**Exercise details**
Give back the entire listing verbatim.

** Begin Source data **

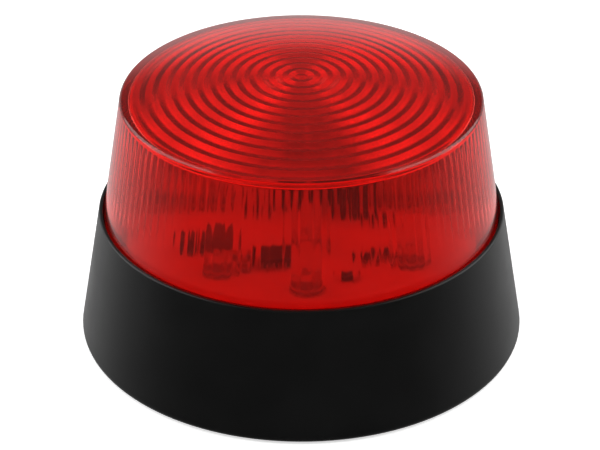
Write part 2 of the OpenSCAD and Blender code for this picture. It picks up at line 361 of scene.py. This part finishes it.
def board_mask():
    """White solder mask over a glass-fibre board."""
    mat, tree, shader = new_material("board", color=(0.84, 0.84, 0.81), roughness=0.35)
    weave = object_noise(tree, scale=1800, detail=2)
    broad = object_noise(tree, scale=70, detail=3)
    bump(tree, weave, shader, strength=0.2, distance=0.02 * MM)
    vary(tree, weave, shader.inputs["Roughness"], low=0.28, high=0.42)
    vary_color(
        tree, broad, shader.inputs["Base Color"],
        low=(0.80, 0.80, 0.76), high=(0.88, 0.88, 0.86),
    )
    return mat


def plated_steel():
    """Tinned and zinc-plated steel with fine scratches."""
    mat, tree, shader = new_material(
        "plated_steel", color=(0.72, 0.71, 0.68), roughness=0.32, Metallic=1.0,
    )
    scratches = object_noise(tree, scale=2400, detail=5)
    vary(tree, scratches, shader.inputs["Roughness"], low=0.22, high=0.42)
    bump(tree, scratches, shader, strength=0.15, distance=0.01 * MM)
    return mat


def led_epoxy():
    """Clear epoxy. It bends light less than real epoxy, so that the board shows through it."""
    mat, tree, shader = new_material(
        "led_epoxy", color=(0.95, 0.93, 0.90), roughness=0.15, Transmission_Weight=0.9, IOR=1.12,
    )
    flow = object_noise(tree, scale=700, detail=2)
    vary(tree, flow, shader.inputs["Roughness"], low=0.12, high=0.22)
    return mat


def shiny_sleeve():
    """Shrunk sleeve of a capacitor, a little wavy."""
    mat, tree, shader = new_material(
        "capacitor_sleeve", color=(0.012, 0.012, 0.014), roughness=0.3,
    )
    waves = object_noise(tree, scale=500, detail=2)
    bump(tree, waves, shader, strength=0.3, distance=0.05 * MM)
    vary(tree, waves, shader.inputs["Roughness"], low=0.24, high=0.36)
    return mat


def moulded(name, dark, light, roughness):
    """A dull moulded surface whose colour varies between two near ones."""
    spread = 0.06
    mat, tree, shader = new_material(name, dark, roughness)
    fine = object_noise(tree, scale=3500)
    bump(tree, fine, shader, strength=0.3, distance=0.02 * MM)
    vary(tree, fine, shader.inputs["Roughness"], roughness - spread, roughness + spread)
    vary_color(tree, fine, shader.inputs["Base Color"], dark, light)
    return mat


MATERIALS = {
    "base_plastic": base_plastic(),
    "lens_plastic": lens_plastic("lens_plastic", smoothest=0.07, roughest=0.11, clear_share=0.96),
    "rubber": rubber(),
    "board": board_mask(),
    "plated_steel": plated_steel(),
    "led_epoxy": led_epoxy(),
    "capacitor_sleeve": shiny_sleeve(),
    "chip_body": moulded("chip_body", (0.022, 0.022, 0.022), (0.036, 0.036, 0.036), 0.5),
    "resistor_body": moulded("resistor_body", (0.015, 0.015, 0.018), (0.03, 0.03, 0.034), 0.35),
    "chip_ceramic": moulded("chip_ceramic", (0.36, 0.27, 0.18), (0.46, 0.35, 0.25), 0.45),
    "terminal_plastic": moulded("terminal_plastic", (0.02, 0.14, 0.06), (0.03, 0.18, 0.08), 0.4),
}

for subpart in frame["record"]["subparts"]:
    node = nodes[subpart["node"]]
    node.data.materials.clear()
    node.data.materials.append(MATERIALS[subpart["material_slot"]])


# ---------------------------------------------------------------- lens

def dome_z(r, depth=0.0):
    """Height at radius r of the dome that lies depth below the outer one."""
    return LENS_TOP - DOME_R + math.sqrt((DOME_R - depth) ** 2 - r * r)


def lens_wall_r(z):
    """Outer radius of the lens wall at height z."""
    return LENS_R - (z - RIM_Z) * math.tan(LENS_DRAFT)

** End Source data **

**Worked answer**
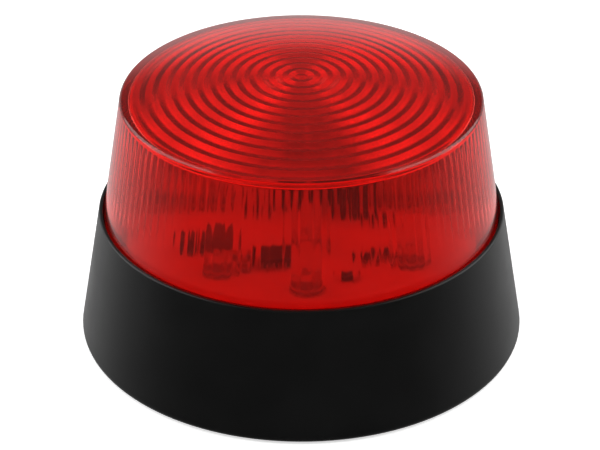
Write part 2 of the OpenSCAD and Blender code for this picture. It picks up at line 361 of scene.py. This part finishes it.
def board_mask():
    """White solder mask over a glass-fibre board."""
    mat, tree, shader = new_material("board", color=(0.84, 0.84, 0.81), roughness=0.35)
    weave = object_noise(tree, scale=1800, detail=2)
    broad = object_noise(tree, scale=70, detail=3)
    bump(tree, weave, shader, strength=0.2, distance=0.02 * MM)
    vary(tree, weave, shader.inputs["Roughness"], low=0.28, high=0.42)
    vary_color(
        tree, broad, shader.inputs["Base Color"],
        low=(0.80, 0.80, 0.76), high=(0.88, 0.88, 0.86),
    )
    return mat


def plated_steel():
    """Tinned and zinc-plated steel with fine scratches."""
    mat, tree, shader = new_material(
        "plated_steel", color=(0.72, 0.71, 0.68), roughness=0.32, Metallic=1.0,
    )
    scratches = object_noise(tree, scale=2400, detail=5)
    vary(tree, scratches, shader.inputs["Roughness"], low=0.22, high=0.42)
    bump(tree, scratches, shader, strength=0.15, distance=0.01 * MM)
    return mat


def led_epoxy():
    """Clear epoxy. It bends light less than real epoxy, so that the board shows through it."""
    mat, tree, shader = new_material(
        "led_epoxy", color=(0.95, 0.93, 0.90), roughness=0.15, Transmission_Weight=0.9, IOR=1.12,
    )
    flow = object_noise(tree, scale=700, detail=2)
    vary(tree, flow, shader.inputs["Roughness"], low=0.12, high=0.22)
    return mat


def shiny_sleeve():
    """Shrunk sleeve of a capacitor, a little wavy."""
    mat, tree, shader = new_material(
        "capacitor_sleeve", color=(0.012, 0.012, 0.014), roughness=0.3,
    )
    waves = object_noise(tree, scale=500, detail=2)
    bump(tree, waves, shader, strength=0.3, distance=0.05 * MM)
    vary(tree, waves, shader.inputs["Roughness"], low=0.24, high=0.36)
    return mat


def moulded(name, dark, light, roughness):
    """A dull moulded surface whose colour varies between two near ones."""
    spread = 0.06
    mat, tree, shader = new_material(name, dark, roughness)
    fine = object_noise(tree, scale=3500)
    bump(tree, fine, shader, strength=0.3, distance=0.02 * MM)
    vary(tree, fine, shader.inputs["Roughness"], roughness - spread, roughness + spread)
    vary_color(tree, fine, shader.inputs["Base Color"], dark, light)
    return mat


MATERIALS = {
    "base_plastic": base_plastic(),
    "lens_plastic": lens_plastic("lens_plastic", smoothest=0.07, roughest=0.11, clear_share=0.96),
    "rubber": rubber(),
    "board": board_mask(),
    "plated_steel": plated_steel(),
    "led_epoxy": led_epoxy(),
    "capacitor_sleeve": shiny_sleeve(),
    "chip_body": moulded("chip_body", (0.022, 0.022, 0.022), (0.036, 0.036, 0.036), 0.5),
    "resistor_body": moulded("resistor_body", (0.015, 0.015, 0.018), (0.03, 0.03, 0.034), 0.35),
    "chip_ceramic": moulded("chip_ceramic", (0.36, 0.27, 0.18), (0.46, 0.35, 0.25), 0.45),
    "terminal_plastic": moulded("terminal_plastic", (0.02, 0.14, 0.06), (0.03, 0.18, 0.08), 0.4),
}

for subpart in frame["record"]["subparts"]:
    node = nodes[subpart["node"]]
    node.data.materials.clear()
    node.data.materials.append(MATERIALS[subpart["material_slot"]])


# ---------------------------------------------------------------- lens

def dome_z(r, depth=0.0):
    """Height at radius r of the dome that lies depth below the outer one."""
    return LENS_TOP - DOME_R + math.sqrt((DOME_R - depth) ** 2 - r * r)


def lens_wall_r(z):
    """Outer radius of the lens wall at height z."""
    return LENS_R - (z - RIM_Z) * math.tan(LENS_DRAFT)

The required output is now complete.